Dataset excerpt

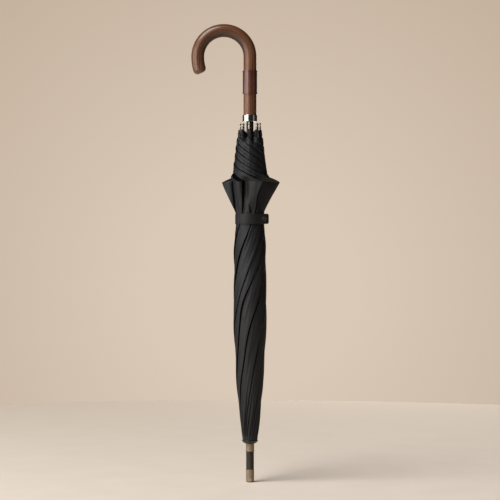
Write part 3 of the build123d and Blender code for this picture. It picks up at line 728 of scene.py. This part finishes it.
class Material:
    """A Principled material with short ways to add and link nodes."""

    def __init__(self, name, color, roughness, metallic=0.0, **constants):
        self.material = bpy.data.materials.new(name)
        self.material.use_nodes = True
        self.tree = self.material.node_tree
        self.shader = self.tree.nodes["Principled BSDF"]
        self.set(self.shader, "Base Color", color)
        self.set(self.shader, "Roughness", roughness)
        self.set(self.shader, "Metallic", metallic)
        for socket, value in constants.items():
            self.set(self.shader, socket.replace("_", " "), value)

    def set(self, node, socket, value):
        """Sets a socket to a number or colour, or links it."""
        if isinstance(value, bpy.types.NodeSocket):
            self.tree.links.new(value, node.inputs[socket])
        else:
            node.inputs[socket].default_value = value

    def node(self, kind, output=0, settings=None, **inputs):
        """Adds a node and returns one of its outputs. i0, i1 and so on are inputs by number."""
        node = self.tree.nodes.new("ShaderNode" + kind)
        for name, value in (settings or {}).items():
            setattr(node, name, value)
        for socket, value in inputs.items():
            numbered = socket[0] == "i" and socket[1:].isdigit()
            self.set(node, int(socket[1:]) if numbered else socket.replace("_", " "), value)
        return node.outputs[output]

    def place(self):
        return self.node("TexCoord", "Object")

    def cloth(self):
        return self.node("Attribute", "Vector", settings={"attribute_name": "cloth"})

    def scaled(self, vector, x, y, z):
        return self.node("Mapping", Vector=vector, Scale=(x, y, z))

    def noise(self, vector, scale, detail=3.0, roughness=0.5):
        return self.node("TexNoise", "Fac", Vector=vector, Scale=scale, Detail=detail, Roughness=roughness)

    def wave(self, vector, scale, direction, distortion=0.0):
        bands = {"wave_type": "BANDS", "bands_direction": direction}
        return self.node("TexWave", "Fac", settings=bands, Vector=vector, Scale=scale, Distortion=distortion)

    def math(self, operation, a, b=0.0, c=0.0):
        return self.node("Math", settings={"operation": operation}, i0=a, i1=b, i2=c)

    def remap(self, value, low, high, out_low, out_high):
        return self.node("MapRange", i0=value, i1=low, i2=high, i3=out_low, i4=out_high)

    def mix(self, factor, first, second):
        node = self.tree.nodes.new("ShaderNodeMix")
        node.data_type = "RGBA"
        for position, value in ((0, factor), (6, first), (7, second)):
            self.set(node, position, value)
        return node.outputs[2]

    def bump(self, height, strength, distance):
        normal = self.node("Bump", Height=height, Strength=strength, Distance=distance)
        self.set(self.shader, "Normal", normal)

    def use(self, socket, value):
        self.set(self.shader, socket, value)


WEAVE_SCALE = 1150.0
HANDLE_ROD_RADIUS = 12.75


def weave_material(name, dark, light, gloss=0.38):
    """Fine satin-faced cloth: warp and weft, a slight sheen and uneven fading."""
    m = Material(name, light, 0.58, Specular_IOR_Level=gloss, Sheen_Weight=0.03, Sheen_Roughness=0.4,
                 Sheen_Tint=srgb(140, 142, 146))
    cloth = m.cloth()
    weave = m.math("MULTIPLY", m.wave(cloth, WEAVE_SCALE, "X"), m.wave(cloth, WEAVE_SCALE, "Y"))
    drift = m.noise(m.scaled(cloth, 30, 9, 9), 1.0, 3.0)
    crinkle = m.noise(m.scaled(cloth, 260, 70, 70), 1.0, 4.0, 0.55)
    m.use("Base Color", m.mix(m.remap(drift, 0.35, 0.7, 0.0, 1.0), dark, light))
    m.use("Roughness", m.remap(crinkle, 0.3, 0.7, 0.52, 0.66))
    height = m.math("ADD", m.math("MULTIPLY", weave, 0.10), m.math("MULTIPLY", crinkle, 0.55))
    m.bump(height, 0.45, 0.0006)
    return m.material


def handle_coordinates_and_shade(m):
    """Across and along the bent handle, so that its grain runs round the crook, and how
    far a place is towards the inside of the bend, where painted shade darkens it."""
    low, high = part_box("crook_handle")
    rod = HANDLE_ROD_RADIUS * MM
    bend = (high.x - low.x) / 2 - rod
    centre_z = high.z - rod - bend
    x, y, z = m.node("SeparateXYZ", Vector=m.place()).node.outputs
    side = m.math("ADD", x, bend)
    rise = m.math("SUBTRACT", z, centre_z)
    above = m.math("MAXIMUM", rise, 0.0)
    below = m.math("MINIMUM", rise, 0.0)
    angle = m.math("ARCTAN2", above, side)
    squares = m.math("ADD", m.math("MULTIPLY", side, side), m.math("MULTIPLY", above, above))
    reach = m.math("SQRT", squares)
    across = m.math("SUBTRACT", reach, bend)
    nose = m.math("LESS_THAN", side, 0.0)
    direction = m.math("SUBTRACT", 1.0, m.math("MULTIPLY", nose, 2.0))
    along = m.math("ADD", m.math("MULTIPLY", angle, bend), m.math("MULTIPLY", below, direction))
    bent = m.math("MINIMUM", m.math("DIVIDE", above, bend * 0.6), 1.0)
    inside = m.math("MULTIPLY", m.remap(across, 0.002, -rod, 0.0, 1.0), bent)
    return m.node("CombineXYZ", X=across, Y=y, Z=along), inside


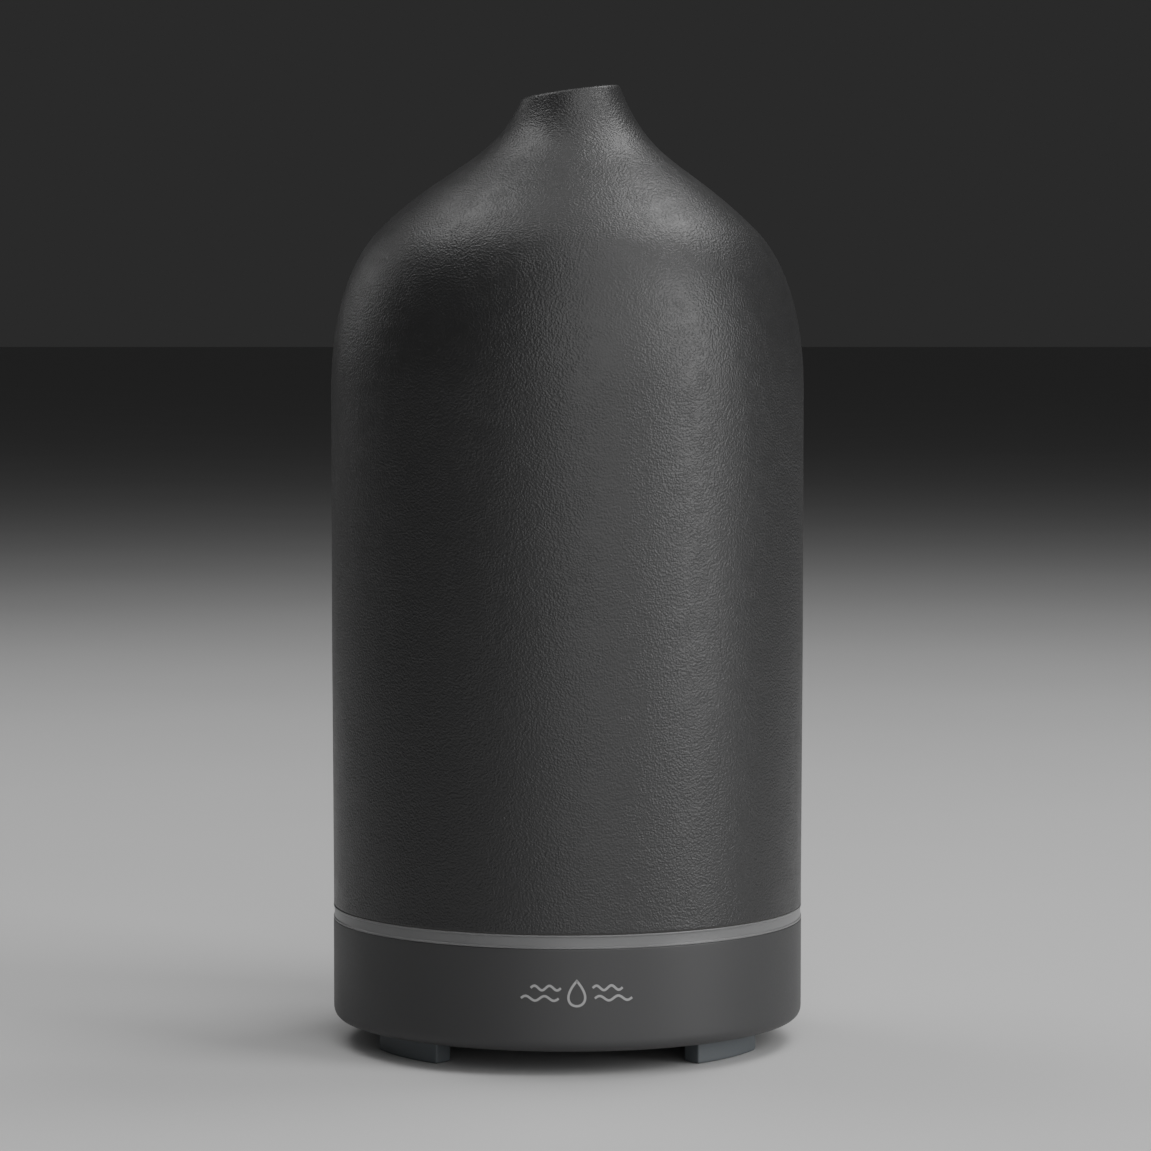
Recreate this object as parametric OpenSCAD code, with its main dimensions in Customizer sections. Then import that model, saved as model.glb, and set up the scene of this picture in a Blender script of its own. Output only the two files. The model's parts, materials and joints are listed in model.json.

### Task objective
Reproduce all of the records exactly.

### Correct answer
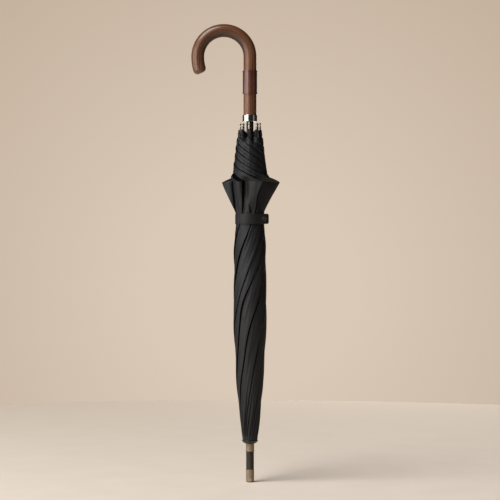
Write part 3 of the build123d and Blender code for this picture. It picks up at line 728 of scene.py. This part finishes it.
class Material:
    """A Principled material with short ways to add and link nodes."""

    def __init__(self, name, color, roughness, metallic=0.0, **constants):
        self.material = bpy.data.materials.new(name)
        self.material.use_nodes = True
        self.tree = self.material.node_tree
        self.shader = self.tree.nodes["Principled BSDF"]
        self.set(self.shader, "Base Color", color)
        self.set(self.shader, "Roughness", roughness)
        self.set(self.shader, "Metallic", metallic)
        for socket, value in constants.items():
            self.set(self.shader, socket.replace("_", " "), value)

    def set(self, node, socket, value):
        """Sets a socket to a number or colour, or links it."""
        if isinstance(value, bpy.types.NodeSocket):
            self.tree.links.new(value, node.inputs[socket])
        else:
            node.inputs[socket].default_value = value

    def node(self, kind, output=0, settings=None, **inputs):
        """Adds a node and returns one of its outputs. i0, i1 and so on are inputs by number."""
        node = self.tree.nodes.new("ShaderNode" + kind)
        for name, value in (settings or {}).items():
            setattr(node, name, value)
        for socket, value in inputs.items():
            numbered = socket[0] == "i" and socket[1:].isdigit()
            self.set(node, int(socket[1:]) if numbered else socket.replace("_", " "), value)
        return node.outputs[output]

    def place(self):
        return self.node("TexCoord", "Object")

    def cloth(self):
        return self.node("Attribute", "Vector", settings={"attribute_name": "cloth"})

    def scaled(self, vector, x, y, z):
        return self.node("Mapping", Vector=vector, Scale=(x, y, z))

    def noise(self, vector, scale, detail=3.0, roughness=0.5):
        return self.node("TexNoise", "Fac", Vector=vector, Scale=scale, Detail=detail, Roughness=roughness)

    def wave(self, vector, scale, direction, distortion=0.0):
        bands = {"wave_type": "BANDS", "bands_direction": direction}
        return self.node("TexWave", "Fac", settings=bands, Vector=vector, Scale=scale, Distortion=distortion)

    def math(self, operation, a, b=0.0, c=0.0):
        return self.node("Math", settings={"operation": operation}, i0=a, i1=b, i2=c)

    def remap(self, value, low, high, out_low, out_high):
        return self.node("MapRange", i0=value, i1=low, i2=high, i3=out_low, i4=out_high)

    def mix(self, factor, first, second):
        node = self.tree.nodes.new("ShaderNodeMix")
        node.data_type = "RGBA"
        for position, value in ((0, factor), (6, first), (7, second)):
            self.set(node, position, value)
        return node.outputs[2]

    def bump(self, height, strength, distance):
        normal = self.node("Bump", Height=height, Strength=strength, Distance=distance)
        self.set(self.shader, "Normal", normal)

    def use(self, socket, value):
        self.set(self.shader, socket, value)


WEAVE_SCALE = 1150.0
HANDLE_ROD_RADIUS = 12.75


def weave_material(name, dark, light, gloss=0.38):
    """Fine satin-faced cloth: warp and weft, a slight sheen and uneven fading."""
    m = Material(name, light, 0.58, Specular_IOR_Level=gloss, Sheen_Weight=0.03, Sheen_Roughness=0.4,
                 Sheen_Tint=srgb(140, 142, 146))
    cloth = m.cloth()
    weave = m.math("MULTIPLY", m.wave(cloth, WEAVE_SCALE, "X"), m.wave(cloth, WEAVE_SCALE, "Y"))
    drift = m.noise(m.scaled(cloth, 30, 9, 9), 1.0, 3.0)
    crinkle = m.noise(m.scaled(cloth, 260, 70, 70), 1.0, 4.0, 0.55)
    m.use("Base Color", m.mix(m.remap(drift, 0.35, 0.7, 0.0, 1.0), dark, light))
    m.use("Roughness", m.remap(crinkle, 0.3, 0.7, 0.52, 0.66))
    height = m.math("ADD", m.math("MULTIPLY", weave, 0.10), m.math("MULTIPLY", crinkle, 0.55))
    m.bump(height, 0.45, 0.0006)
    return m.material


def handle_coordinates_and_shade(m):
    """Across and along the bent handle, so that its grain runs round the crook, and how
    far a place is towards the inside of the bend, where painted shade darkens it."""
    low, high = part_box("crook_handle")
    rod = HANDLE_ROD_RADIUS * MM
    bend = (high.x - low.x) / 2 - rod
    centre_z = high.z - rod - bend
    x, y, z = m.node("SeparateXYZ", Vector=m.place()).node.outputs
    side = m.math("ADD", x, bend)
    rise = m.math("SUBTRACT", z, centre_z)
    above = m.math("MAXIMUM", rise, 0.0)
    below = m.math("MINIMUM", rise, 0.0)
    angle = m.math("ARCTAN2", above, side)
    squares = m.math("ADD", m.math("MULTIPLY", side, side), m.math("MULTIPLY", above, above))
    reach = m.math("SQRT", squares)
    across = m.math("SUBTRACT", reach, bend)
    nose = m.math("LESS_THAN", side, 0.0)
    direction = m.math("SUBTRACT", 1.0, m.math("MULTIPLY", nose, 2.0))
    along = m.math("ADD", m.math("MULTIPLY", angle, bend), m.math("MULTIPLY", below, direction))
    bent = m.math("MINIMUM", m.math("DIVIDE", above, bend * 0.6), 1.0)
    inside = m.math("MULTIPLY", m.remap(across, 0.002, -rod, 0.0, 1.0), bent)
    return m.node("CombineXYZ", X=across, Y=y, Z=along), inside


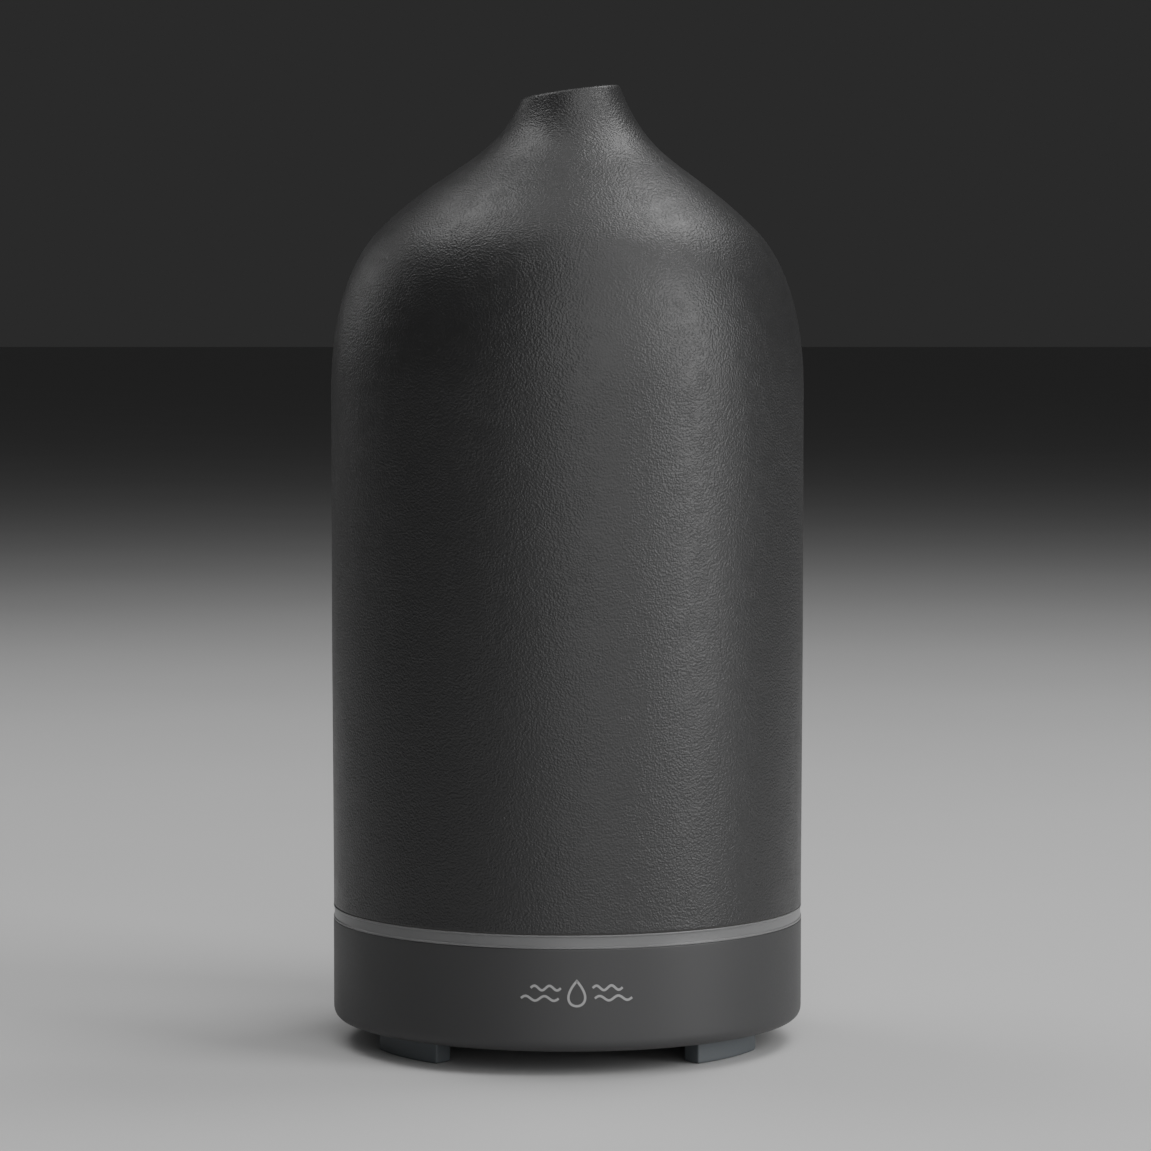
Recreate this object as parametric OpenSCAD code, with its main dimensions in Customizer sections. Then import that model, saved as model.glb, and set up the scene of this picture in a Blender script of its own. Output only the two files. The model's parts, materials and joints are listed in model.json.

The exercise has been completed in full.